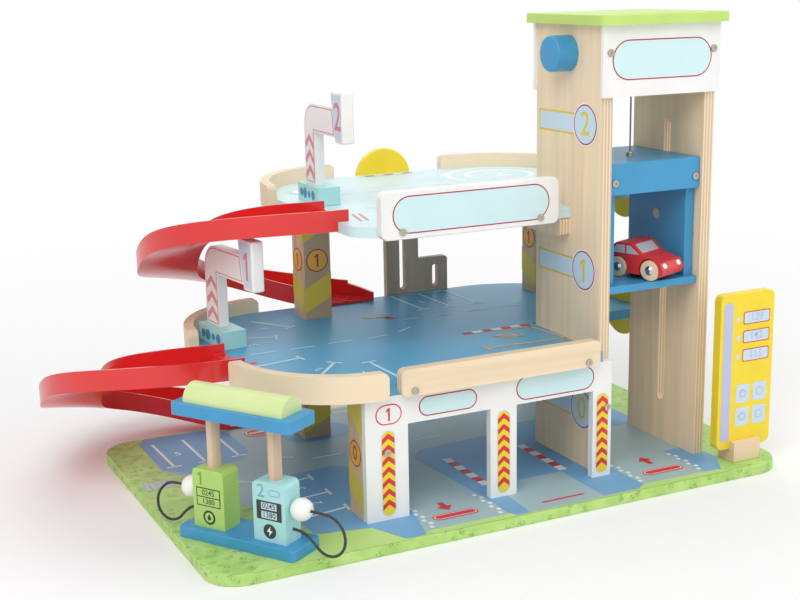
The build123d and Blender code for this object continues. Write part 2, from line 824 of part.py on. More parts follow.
def curved_ramp(deck_edge, center_line, deck_top, landing):
    # over half a turn of falling channel: a notched lap on the deck, a curved fall and a flat lip
    high = deck_top - deck_thick + ramp_sill
    low = landing + stand_gap
    center_x = deck_edge - stand_gap - ramp_lead
    center_y = center_line + ramp_radius
    landing_angle = 270 - ramp_turn
    lip_y = center_y + (ramp_radius - ramp_width / 2) * sin(radians(landing_angle))
    lap_low = deck_top + stand_gap
    lap_end = deck_edge + ramp_lap
    notch = deck_edge - stand_gap
    wall_top = high + ramp_wall_height
    side_y = center_line - ramp_width / 2
    reach = 2 * ramp_radius

    def upright_plane(turned, fallen):
        angle = radians(270 - ramp_turn * turned)
        outward = Vector(cos(angle), sin(angle), 0)
        origin = Vector(center_x, center_y, high - (high - low) * fallen) + outward * ramp_radius
        return Plane(origin=origin, x_dir=outward * -1, z_dir=(-sin(angle), cos(angle), 0))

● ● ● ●

Job »
Print the material verbatim, all of it.

Written response »
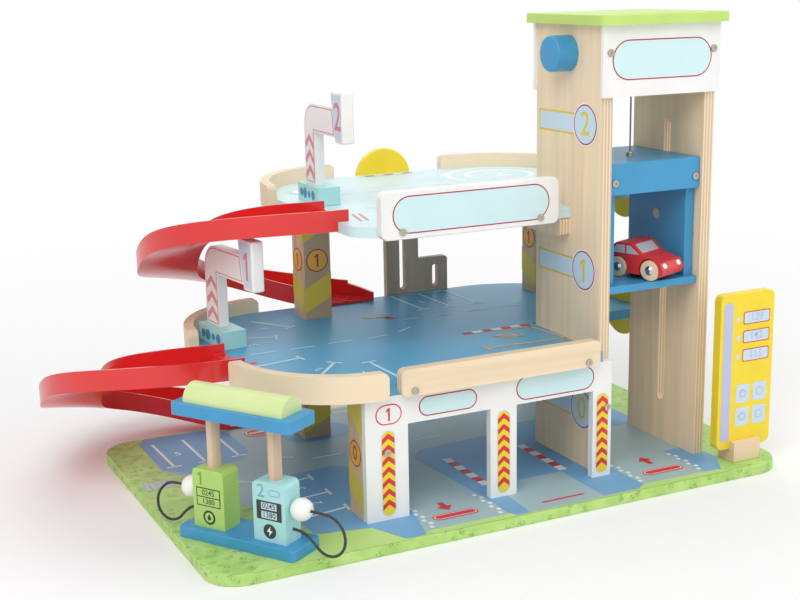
The build123d and Blender code for this object continues. Write part 2, from line 824 of part.py on. More parts follow.
def curved_ramp(deck_edge, center_line, deck_top, landing):
    # over half a turn of falling channel: a notched lap on the deck, a curved fall and a flat lip
    high = deck_top - deck_thick + ramp_sill
    low = landing + stand_gap
    center_x = deck_edge - stand_gap - ramp_lead
    center_y = center_line + ramp_radius
    landing_angle = 270 - ramp_turn
    lip_y = center_y + (ramp_radius - ramp_width / 2) * sin(radians(landing_angle))
    lap_low = deck_top + stand_gap
    lap_end = deck_edge + ramp_lap
    notch = deck_edge - stand_gap
    wall_top = high + ramp_wall_height
    side_y = center_line - ramp_width / 2
    reach = 2 * ramp_radius

    def upright_plane(turned, fallen):
        angle = radians(270 - ramp_turn * turned)
        outward = Vector(cos(angle), sin(angle), 0)
        origin = Vector(center_x, center_y, high - (high - low) * fallen) + outward * ramp_radius
        return Plane(origin=origin, x_dir=outward * -1, z_dir=(-sin(angle), cos(angle), 0))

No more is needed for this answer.